Les réseaux de cybercriminalité se sont renforcés en Afrique de l’Ouest, selon une étude parue jeudi et réalisée par Interpol et Trend Micro.
C’est une autre menace technologique, invisible et sournoise. En Afrique de l’Ouest, les réseaux de cybercriminalité se sont considérablement renforcés et structurés ces dernières années. Ce ne sont plus seulement des amateurs utilisant des techniques basiques depuis des cybercafés mal équipés pour échapper à la pauvreté. Désormais, des experts bien formés lancent des offensives pour piller des individus ainsi que des entreprises de la région et d’ailleurs, selon l’étude réalisée conjointement par Interpol et le laboratoire de sécurité informatique japonais, Trend Micro, rendue publique jeudi 9 mars.

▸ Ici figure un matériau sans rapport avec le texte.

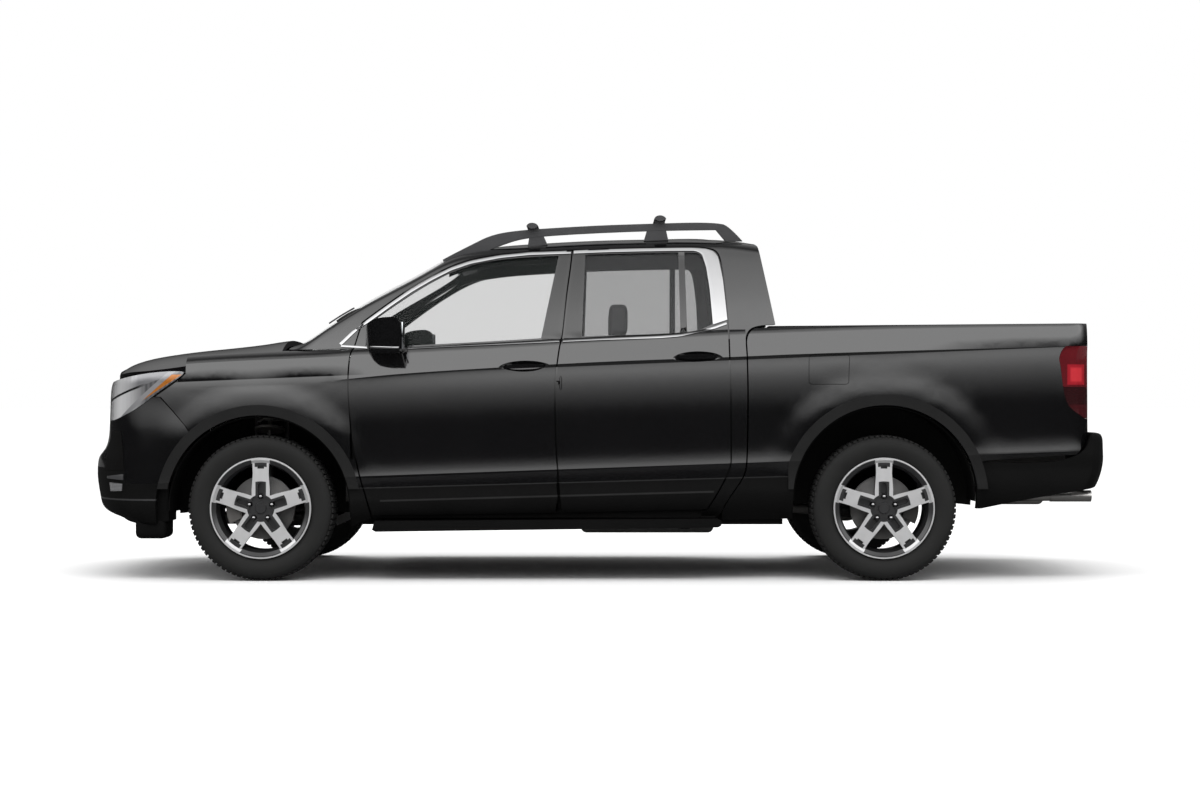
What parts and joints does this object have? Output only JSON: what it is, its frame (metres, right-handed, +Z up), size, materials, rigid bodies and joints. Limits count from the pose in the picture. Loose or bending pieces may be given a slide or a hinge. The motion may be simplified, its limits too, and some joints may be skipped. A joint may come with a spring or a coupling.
{
  "type": "crew-cab pickup truck",
  "caption": "Crew-cab pickup truck with a short load bed, roof rails with crossbars, running boards and a trunk under the bed floor.",
  "frame": {"origin": "on the ground, midway along the truck on its centre plane", "axes": "+X rearwards from the nose, +Y to the truck's right, +Z up"},
  "size_m": [5.341, 2.24, 1.891],
  "materials": {
    "black_paint": "gloss",
    "dark_metal": "satin",
    "trim": "matte",
    "gloss_trim": "gloss",
    "tyre": "matte",
    "alloy": "machined",
    "iron": "matte",
    "glass": "polished",
    "lamp": "gloss",
    "red_lamp": "gloss",
    "steel": "satin",
    "seat": "matte",
    "tank": "matte"
  },
  "bodies": {
    "truck_body": {"floor_pan": "dark_metal", "rear_frame": "dark_metal", "cab_frame": "black_paint", "roof_panel": "black_paint", "front_fenders": "black_paint", "front_bumper": "black_paint", "grille": "gloss_trim", "headlamps": "lamp", "arch_liners": "trim", "side_cladding": "trim", "engine_block": "iron", "front_suspension": "dark_metal", "rear_suspension": "dark_metal", "fixed_glass": "glass", "bed_sides": "black_paint", "bed_liner": "trim", "rear_bumper": "trim", "tail_lamps": "red_lamp", "roof_rack": "trim", "running_boards": "trim", "exhaust": "steel", "fuel_tank": "tank", "seats": "seat", "dashboard": "trim", "hitch_receiver": "dark_metal"},
    "knuckle_left": {"knuckle_left": "iron"},
    "knuckle_right": {"knuckle_right": "iron"},
    "wheel_front_left": {"tyre_front_left": "tyre", "wheel_front_left": "alloy"},
    "wheel_front_right": {"tyre_front_right": "tyre", "wheel_front_right": "alloy"},
    "wheel_rear_left": {"tyre_rear_left": "tyre", "wheel_rear_left": "alloy"},
    "wheel_rear_right": {"tyre_rear_right": "tyre", "wheel_rear_right": "alloy"},
    "door_front_left": {"door_front_left": "black_paint", "glass_front_left": "glass"},
    "door_front_right": {"door_front_right": "black_paint", "glass_front_right": "glass"},
    "door_rear_left": {"door_rear_left": "black_paint", "glass_rear_left": "glass"},
    "door_rear_right": {"door_rear_right": "black_paint", "glass_rear_right": "glass"},
    "hood": {"hood": "black_paint"},
    "tailgate": {"tailgate": "black_paint"},
    "trunk_lid": {"trunk_lid": "trim"},
    "fuel_door": {"fuel_door": "black_paint"},
    "steering_wheel": {"steering_wheel": "trim"}
  },
  "joints": [
    {"name": "front_left_wheel", "type": "hinge", "parent": "knuckle_left", "child": "wheel_front_left", "pos_m": [-1.6905, -0.85, 0.372], "axis": [0, 1, 0], "continuous": true},
    {"name": "front_right_wheel", "type": "hinge", "parent": "knuckle_right", "child": "wheel_front_right", "pos_m": [-1.6905, 0.85, 0.372], "axis": [0, 1, 0], "continuous": true},
    {"name": "rear_left_wheel", "type": "hinge", "parent": "truck_body", "child": "wheel_rear_left", "pos_m": [1.4895, -0.85, 0.372], "axis": [0, 1, 0], "continuous": true},
    {"name": "rear_right_wheel", "type": "hinge", "parent": "truck_body", "child": "wheel_rear_right", "pos_m": [1.4895, 0.85, 0.372], "axis": [0, 1, 0], "continuous": true},
    {"name": "steer_left", "type": "hinge", "parent": "truck_body", "child": "knuckle_left", "pos_m": [-1.6905, -0.792, 0.236], "axis": [0, 0.2588, 0.9659], "range_deg": [-32, 32]},
    {"name": "door_front_left_hinge", "type": "hinge", "parent": "truck_body", "child": "door_front_left", "pos_m": [-1.222, -0.953, 0.742], "axis": [0, -0.026, -0.9997], "range_deg": [0, 66]},
    {"name": "door_rear_left_hinge", "type": "hinge", "parent": "truck_body", "child": "door_rear_left", "pos_m": [-0.16, -0.952, 0.742], "axis": [0, 0, -1], "range_deg": [0, 66]},
    {"name": "steer_right", "type": "hinge", "parent": "truck_body", "child": "knuckle_right", "pos_m": [-1.6905, 0.792, 0.236], "axis": [0, -0.2588, 0.9659], "range_deg": [-32, 32]},
    {"name": "door_front_right_hinge", "type": "hinge", "parent": "truck_body", "child": "door_front_right", "pos_m": [-1.222, 0.953, 0.742], "axis": [0, -0.026, 0.9997], "range_deg": [0, 66]},
    {"name": "door_rear_right_hinge", "type": "hinge", "parent": "truck_body", "child": "door_rear_right", "pos_m": [-0.16, 0.952, 0.742], "axis": [0, 0, 1], "range_deg": [0, 66]},
    {"name": "steering_wheel_turn", "type": "hinge", "parent": "truck_body", "child": "steering_wheel", "pos_m": [-0.69, -0.38, 1.04], "axis": [0.9135, 0, 0.4067], "range_deg": [-480, 480]},
    {"name": "hood_hinge", "type": "hinge", "parent": "truck_body", "child": "hood", "pos_m": [-1.625, 0, 1.19], "axis": [0, 1, 0], "range_deg": [0, 50]},
    {"name": "tailgate_hinge", "type": "hinge", "parent": "truck_body", "child": "tailgate", "pos_m": [2.51, 0, 0.81], "axis": [0, 1, 0], "range_deg": [0, 90]},
    {"name": "trunk_lid_hinge", "type": "hinge", "parent": "truck_body", "child": "trunk_lid", "pos_m": [1.784, 0, 0.862], "axis": [0, -1, 0], "range_deg": [0, 75]},
    {"name": "fuel_door_hinge", "type": "hinge", "parent": "truck_body", "child": "fuel_door", "pos_m": [1.112, -0.962, 1.08], "axis": [0, 0, -1], "range_deg": [0, 85]}
  ],
  "couplings": [
    {"joint": "steer_right", "follows": "steer_left", "ratio": 1},
    {"joint": "steering_wheel_turn", "follows": "steer_left", "ratio": 15}
  ]
}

Une variable explique en partie la sophistication de ces nouveaux réseaux mafieux : plus de la moitié des 10 millions de diplômés des 668 universités de la région englobant la dizaine de pays situés en Afrique de l’Ouest ne trouvent pas d’emplois. Et de Bamako à Accra, en passant par Abidjan, Cotonou et Lagos, près de 50 % des gangsters œuvrant sur les territoires numériques sont des chômeurs.
Les « Yahoo boys », de redoutables amateurs
Une nouvelle génération de cybercriminels ouest-africains a émergé. Elle se compose de jeunes diplômés sans emploi, regroupés pour certains au sein de gangs virtuels, qui se vantent sur les réseaux sociaux de leurs cyberbraquages, échangent leurs techniques d’arnaques classiques et sophistiquées dans le monde réel. La plupart d’entre eux ont entre 19 à 39 ans.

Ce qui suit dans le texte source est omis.